La leyenda del mero

El Universal, 22 de abril de 1995

Como todos los sábados, los muchachitos de Ararca habían llegado con sus botes a colocarse alrededor del “Santa” para pedir a los turistas “guán chilín”. Los gringos se divertían arrojándoles monedas al agua, que ellos buceaban con destreza.

Súbitamente el agua se agitó con violencia, uno de los botes se volcó y algunos muchachos aseguraban haber sentido el roce de un cuerpo áspero. Ágiles saltaron sobre sus botes y se alejaron gritando: ¡la sarda, la sarda! Al siguiente día, “El Guareo”, buzo oficial del terminal, bajó a las profundidades del espigón número uno y, después de repetidas zambullidas, dictaminó: es un mero. Un mero muy grande.

Los meros son animales de costumbres sedentarias. Generalmente viven en cuevas naturales que se forman en las rocas. Aunque crecen y llegan a pesar más de una tonelada, no atacan a los hombres. Algunos llegan a mantener con los exploradores submarinos una fraternal amistad. Son como unos perros de mar.

Parece que el mero del terminal seguramente llegó atraído por los desperdicios de cocina de algún buque. Al llegar debajo del espigón número uno, halló un hábitat parecido al de sus cuevas submarinas. En esa época no había Inderena, ICA, y ni pensar en el Ministerio del Medio Ambiente. La capitanía, por su parte, solamente se preocupaba de que en las “visitas” sirvieran unas buenas cervezas y fueran obsequiados con “matrimonio” (una botella de whisky y un cartón de cigarrillos).

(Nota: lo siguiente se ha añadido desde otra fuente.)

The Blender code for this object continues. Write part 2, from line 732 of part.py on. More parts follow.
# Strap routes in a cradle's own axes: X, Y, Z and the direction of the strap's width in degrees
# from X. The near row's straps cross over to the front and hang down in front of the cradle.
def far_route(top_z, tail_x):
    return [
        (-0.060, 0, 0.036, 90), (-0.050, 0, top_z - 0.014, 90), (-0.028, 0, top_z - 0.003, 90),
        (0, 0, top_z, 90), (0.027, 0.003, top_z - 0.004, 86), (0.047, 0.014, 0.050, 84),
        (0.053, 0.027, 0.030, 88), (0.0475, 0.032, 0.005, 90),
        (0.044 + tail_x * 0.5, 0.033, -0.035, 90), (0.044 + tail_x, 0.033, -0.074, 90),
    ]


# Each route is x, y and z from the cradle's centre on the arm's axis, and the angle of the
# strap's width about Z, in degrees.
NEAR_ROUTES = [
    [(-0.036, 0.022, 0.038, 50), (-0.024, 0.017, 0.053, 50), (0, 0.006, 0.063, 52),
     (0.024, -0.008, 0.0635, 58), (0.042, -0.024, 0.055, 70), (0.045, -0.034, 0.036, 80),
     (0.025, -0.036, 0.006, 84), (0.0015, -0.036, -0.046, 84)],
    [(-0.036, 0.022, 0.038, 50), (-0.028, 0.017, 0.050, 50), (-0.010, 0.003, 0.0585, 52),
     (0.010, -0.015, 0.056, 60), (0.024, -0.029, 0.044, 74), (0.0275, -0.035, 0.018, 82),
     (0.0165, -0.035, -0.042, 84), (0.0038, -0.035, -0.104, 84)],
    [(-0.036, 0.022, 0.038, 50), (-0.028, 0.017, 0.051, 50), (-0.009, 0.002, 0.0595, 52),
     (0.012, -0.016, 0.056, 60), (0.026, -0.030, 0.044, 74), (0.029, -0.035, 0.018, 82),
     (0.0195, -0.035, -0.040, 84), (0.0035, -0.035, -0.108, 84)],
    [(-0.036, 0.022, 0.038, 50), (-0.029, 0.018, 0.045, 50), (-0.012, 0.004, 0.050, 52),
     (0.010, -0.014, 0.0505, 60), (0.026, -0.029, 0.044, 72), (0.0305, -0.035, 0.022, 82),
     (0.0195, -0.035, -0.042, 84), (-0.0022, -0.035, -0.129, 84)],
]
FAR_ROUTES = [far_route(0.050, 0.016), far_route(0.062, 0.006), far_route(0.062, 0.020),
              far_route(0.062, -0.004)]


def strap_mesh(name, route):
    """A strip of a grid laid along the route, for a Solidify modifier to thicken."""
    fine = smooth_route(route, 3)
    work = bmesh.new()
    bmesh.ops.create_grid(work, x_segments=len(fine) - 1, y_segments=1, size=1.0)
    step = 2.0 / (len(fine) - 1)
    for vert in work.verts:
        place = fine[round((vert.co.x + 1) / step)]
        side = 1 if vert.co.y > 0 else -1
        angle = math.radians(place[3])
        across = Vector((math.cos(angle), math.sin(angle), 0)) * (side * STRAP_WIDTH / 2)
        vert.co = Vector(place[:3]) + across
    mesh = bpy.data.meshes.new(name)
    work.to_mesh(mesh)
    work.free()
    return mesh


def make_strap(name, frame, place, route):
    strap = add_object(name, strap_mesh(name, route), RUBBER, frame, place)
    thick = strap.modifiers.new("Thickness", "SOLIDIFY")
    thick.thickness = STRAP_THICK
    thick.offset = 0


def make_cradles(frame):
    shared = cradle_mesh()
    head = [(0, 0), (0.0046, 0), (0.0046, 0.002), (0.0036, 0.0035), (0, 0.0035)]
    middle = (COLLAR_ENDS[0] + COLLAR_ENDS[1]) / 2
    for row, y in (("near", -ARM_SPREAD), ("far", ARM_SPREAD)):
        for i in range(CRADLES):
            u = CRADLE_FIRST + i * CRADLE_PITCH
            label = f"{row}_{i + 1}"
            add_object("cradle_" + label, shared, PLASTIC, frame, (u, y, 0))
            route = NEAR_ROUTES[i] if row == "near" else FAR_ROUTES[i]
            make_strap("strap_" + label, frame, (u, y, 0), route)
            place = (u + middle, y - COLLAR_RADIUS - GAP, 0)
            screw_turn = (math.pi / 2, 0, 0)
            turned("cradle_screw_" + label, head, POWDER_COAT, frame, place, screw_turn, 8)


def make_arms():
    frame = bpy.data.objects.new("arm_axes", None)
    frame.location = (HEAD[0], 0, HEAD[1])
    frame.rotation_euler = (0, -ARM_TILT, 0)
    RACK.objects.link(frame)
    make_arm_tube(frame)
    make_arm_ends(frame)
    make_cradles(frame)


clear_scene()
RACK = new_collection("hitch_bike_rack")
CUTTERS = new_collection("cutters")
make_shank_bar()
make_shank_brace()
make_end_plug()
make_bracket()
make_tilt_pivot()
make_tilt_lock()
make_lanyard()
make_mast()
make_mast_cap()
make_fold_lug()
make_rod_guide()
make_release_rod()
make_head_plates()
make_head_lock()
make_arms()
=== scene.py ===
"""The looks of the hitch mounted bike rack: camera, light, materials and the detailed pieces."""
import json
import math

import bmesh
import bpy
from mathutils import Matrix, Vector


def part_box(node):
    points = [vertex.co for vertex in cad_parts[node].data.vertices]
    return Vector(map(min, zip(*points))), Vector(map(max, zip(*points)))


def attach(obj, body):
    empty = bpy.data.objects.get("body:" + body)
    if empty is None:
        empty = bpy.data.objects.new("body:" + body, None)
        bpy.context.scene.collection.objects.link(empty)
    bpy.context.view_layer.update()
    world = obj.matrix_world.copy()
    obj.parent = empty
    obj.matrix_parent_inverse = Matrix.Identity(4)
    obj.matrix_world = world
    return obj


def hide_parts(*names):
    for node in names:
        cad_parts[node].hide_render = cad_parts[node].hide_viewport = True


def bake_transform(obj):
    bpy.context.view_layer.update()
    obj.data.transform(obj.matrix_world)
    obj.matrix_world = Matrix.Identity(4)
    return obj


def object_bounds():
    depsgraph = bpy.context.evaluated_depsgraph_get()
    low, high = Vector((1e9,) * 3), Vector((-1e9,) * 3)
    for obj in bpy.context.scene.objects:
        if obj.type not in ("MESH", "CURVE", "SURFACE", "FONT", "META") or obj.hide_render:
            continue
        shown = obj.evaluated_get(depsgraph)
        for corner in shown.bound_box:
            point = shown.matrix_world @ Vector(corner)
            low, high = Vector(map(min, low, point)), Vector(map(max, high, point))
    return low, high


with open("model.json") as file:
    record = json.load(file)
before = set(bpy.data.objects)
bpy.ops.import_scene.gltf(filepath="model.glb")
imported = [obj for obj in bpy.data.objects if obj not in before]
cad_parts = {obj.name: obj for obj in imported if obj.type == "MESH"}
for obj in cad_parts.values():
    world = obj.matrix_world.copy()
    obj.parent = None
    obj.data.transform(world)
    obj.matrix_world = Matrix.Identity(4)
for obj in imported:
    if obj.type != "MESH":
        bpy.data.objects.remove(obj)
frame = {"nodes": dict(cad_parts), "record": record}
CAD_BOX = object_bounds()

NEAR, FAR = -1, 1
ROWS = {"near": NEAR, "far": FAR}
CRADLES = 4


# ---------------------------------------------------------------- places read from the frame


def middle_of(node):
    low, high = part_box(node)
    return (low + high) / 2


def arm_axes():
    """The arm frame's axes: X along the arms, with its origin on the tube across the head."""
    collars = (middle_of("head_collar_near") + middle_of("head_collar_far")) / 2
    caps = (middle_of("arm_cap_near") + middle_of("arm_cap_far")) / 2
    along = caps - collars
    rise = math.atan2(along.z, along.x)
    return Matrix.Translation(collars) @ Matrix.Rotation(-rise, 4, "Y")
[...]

Los buques, por regla general, botaban a la bahía toda clase de basuras. Al mero solamente le interesaba la de la cocina; especialmente la de los buques de pasajeros que arrojaban al agua gran cantidad de comida sobrante. Nuestro mero podía escoger a su gusto. Con la vida muelle que llevaba, el mero creció y engordó de manera descomunal. Tanto, que ya no cabía entre los pilotes. Pero para qué quería salir, si la comida abundaba. Se dice que por la sazón de las viandas conocía la bandera del buque surto en el muelle. Para su desgracia, un nuevo capitán de puerto prohibió tirar de los buques basuras al agua. Y fue muy enérgico en el cumplimiento de la disposición.

Según “El Guareo”, el mero rebajaba de peso de manera alarmante. Aunque él acostumbraba a llevarle “sarapas”, generalmente cucayo del casino del kiosco de Abelardo, el mero se veía triste. Aseguraba “El Guareo” haberle visto Ilorar. Seguramente que por su memoria desfilaban nombres como: Begoña, Donizetti, Santa Rosa, Antilles, Reina del Mar, Andrea Doria y quién sabe cuántos más.

Pero, sin darse cuenta el mero, al rebajar de peso iba perdiendo volumen, y cualquier día, mientras laboraban un fluvial con la grúa eléctrica, los trabajadores sintieron un gran golpe que movió el planchón. “Sangre de Yuca” gritó: ahí va el mero. “Doble Ancho” aseguraba haber visto su lomo oscuro y “Medio Buque”, asustado, no atinaba a saber qué era lo que había golpeado el bongo. Días después bajó “El Guareo” y, al salir, sentenció: “se fue el mero”. Dios quiera que le vaya bien.